Lastly, let's talk about the Internet. Talk about how life was before you hit the community at Amherst. Back when there weren't writers around to shoot the shit. How integral was the Internet as a saving grace? For me, it was the world. All my friends back home are musicians/visual artists so we connect on some levels, but it’s not the exact same yammer. And even in my MFA program, something like twelve out of fifteen fiction students were from Boston so they were set in their social norms. Finding the work of Blake Butler, Rachel B. Glaser, and yourself, was a lifeline.

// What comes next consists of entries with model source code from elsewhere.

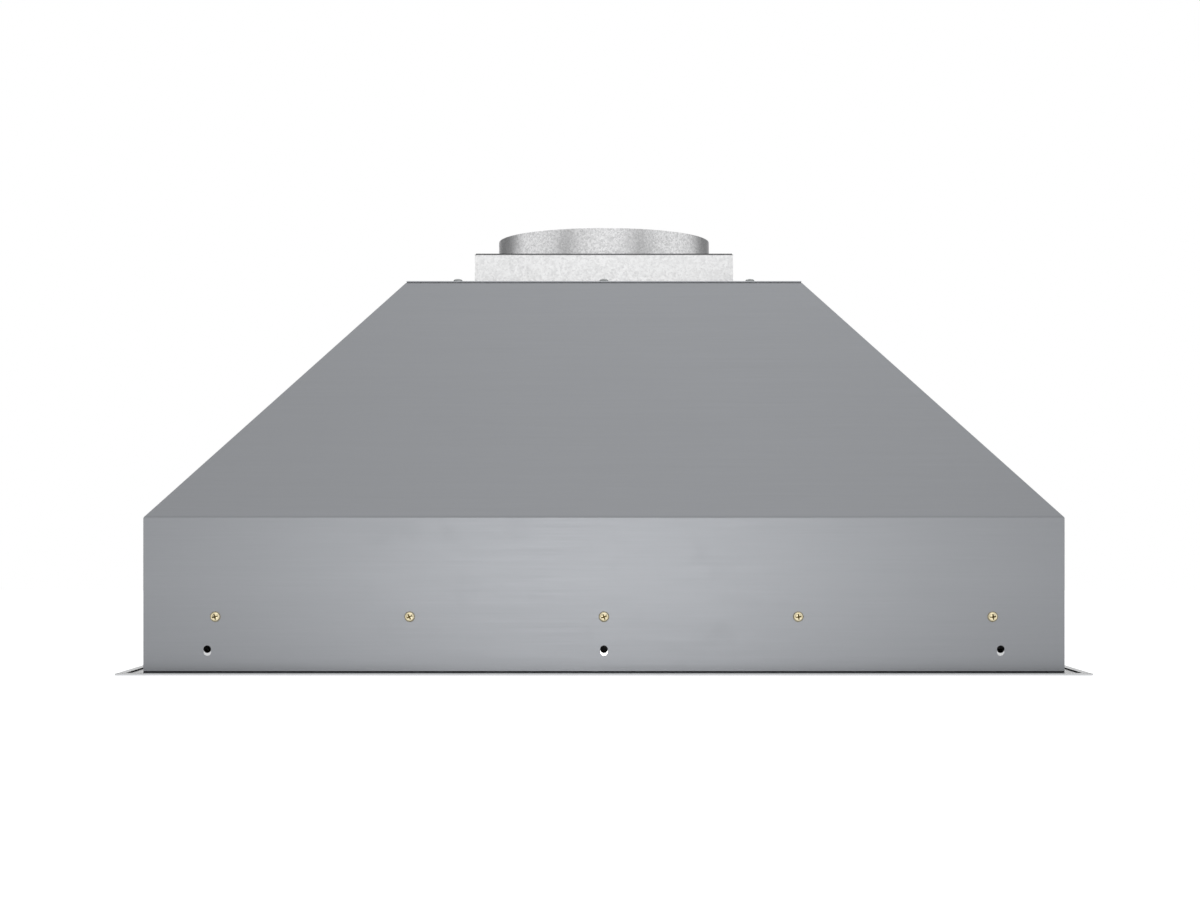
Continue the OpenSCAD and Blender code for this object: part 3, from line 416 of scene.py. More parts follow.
def flaked_zinc(name, dark=ZINC_DARK, light=ZINC_LIGHT, rough=0.4, flake_scale=FLAKE_SCALE, speck_depth=0.3):
    material, tree, shader = blank_material(name, 0.9, rough)
    flake = group_node(tree, SPANGLE)
    flake.inputs["Size"].default_value = flake_scale
    marks = group_node(tree, HANDLING)
    place = mapped_place(tree)
    tree.links.new(place, flake.inputs["Place"])
    tree.links.new(place, marks.inputs["Place"])
    flaked = mix_colour(tree, flake.outputs["Flake"], dark, light)
    speck = remap(tree, flake.outputs["Speck"], 0.3, 0.44, speck_depth, 0)
    specked = mix_colour(tree, speck, flaked, tuple(0.5 * c for c in dark))
    smear_tone = math_node(tree, "MULTIPLY", marks.outputs["Smears"], 0.12)
    smeared = mix_colour(tree, smear_tone, specked, dark)
    flake_shine = remap(tree, flake.outputs["Flake"], 0, 1, rough + 0.08, rough - 0.05)
    smear_dulling = math_node(tree, "MULTIPLY", marks.outputs["Smears"], 0.08)
    gloss = math_node(tree, "ADD", flake_shine, smear_dulling)
    dress(tree, shader, smeared, gloss, flake.outputs["Speck"], 0.00001)
    return material, tree, shader, smeared


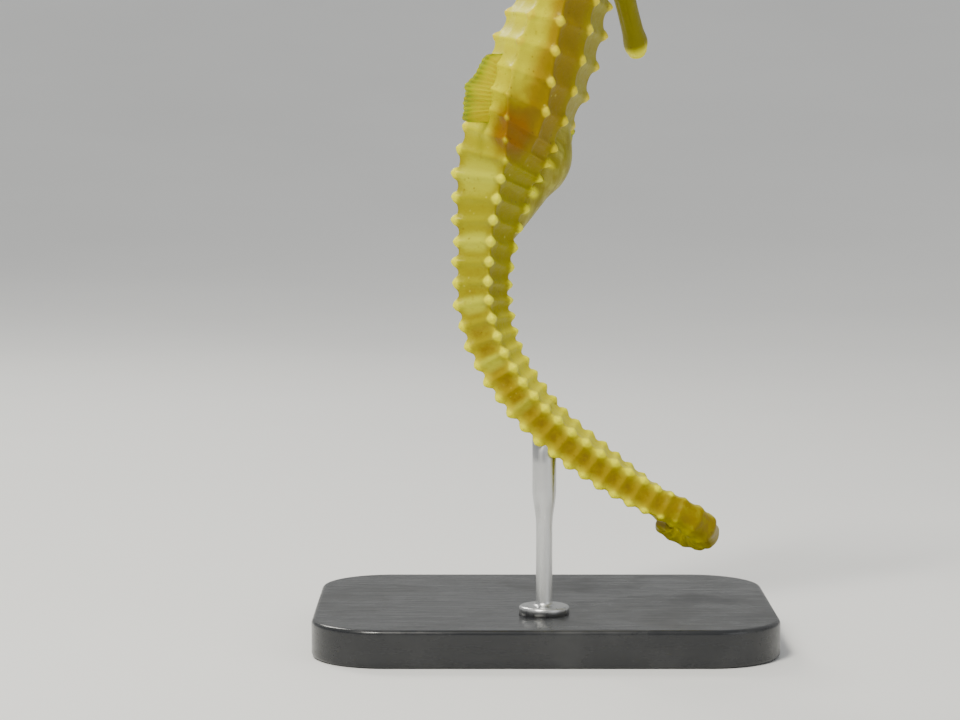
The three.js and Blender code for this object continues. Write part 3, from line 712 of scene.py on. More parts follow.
markings = {
    # ring, half length in rings and strength of each pale saddle; half width in degrees
    "saddles": [(15.0, 0.8, 1.0), (18.0, 0.56, 0.92), (21.1, 0.52, 0.85), (24.2, 0.5, 0.72),
                (27.1, 0.45, 0.5)],
    # after the saddles' half width: half width in degrees of the painted shade in the grooves between the
    # rings, and the rings over which it comes in
    "saddleWide": 41, "patchWide": 34, "patchFrom": (17, 24),
    # ring, half length, angle from the back and its half width, strength
    "blotches": [(12.35, 1.7, 46, 37, 1.0), (12.1, 1.4, -66, 34, 0.5)],
    # bright line along the tail's ridges: angle, half width, strength, where it begins and ends
    "ridge": (45, 15, 0.75), "ridgeFrom": (20, 26), "ridgeTo": (35, 38),
    # beads: least height, heights between which they get their colour, radius and its growth
    "beadLeast": 0.08, "beadFull": (0.05, 0.4), "beadRadius": (0.55, 0.42), "beadNear": 1.2,
    "faintBeads": (9.5, 14.5, 0.25),     # rings by the blotch and the beads' strength there
    "spineTip": (0.9, 0.75), "crownTip": (0.6, 2.3, 0.75),
    # painted shade in the creases of the head: behind the gill cover and round the eye
    "creaseWide": 0.09, "socket": (1.95, 0.3), "creaseSide": 1.5,
    "pouchFrom": (-0.5, 0.6), "farAway": 60,
}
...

I feel that. The Internet is a place for sure. As a teenager in Oroville I was heavy into different online communities. My Dad used to do this BBS stuff, which was pre-internet, computers just calling other computers, more ragtag. Message "conferences" instead of message "boards." I had conversations about Star Wars and professional wrestling. Later, with the Internet, I got into amateur game making, RPGs and stuff. Every time I played a really good computer game I wanted to find out if you could edit it, if you could make your own levels, and there was usually a community. Ultimately I was always harangued by a lack of visual art chops, the inability to articulate the sandboxes in my head, so I became a wordy schmuck. Easy to say elephant in words. Boom. There's an elephant. And so on. I know I'm contradicting my earlier diatribe against the magic properties of the imagination, but it's not the imagination I have a problem with, go imagination, love ya, it's just this retreat from the world, this cocooning. I mean, duh, gee, maybe being online promotes that? I try to think of it in more healthy terms. Like here I'm going to walk around the world, then I'm going to plug into this great swirl of lonely voices and share my walking around from this chair in my kitchen with other people in their kitchen. I don't know. I know this is naive and somewhat full of shit. For example, I know most people don't keep their computers in the kitchen.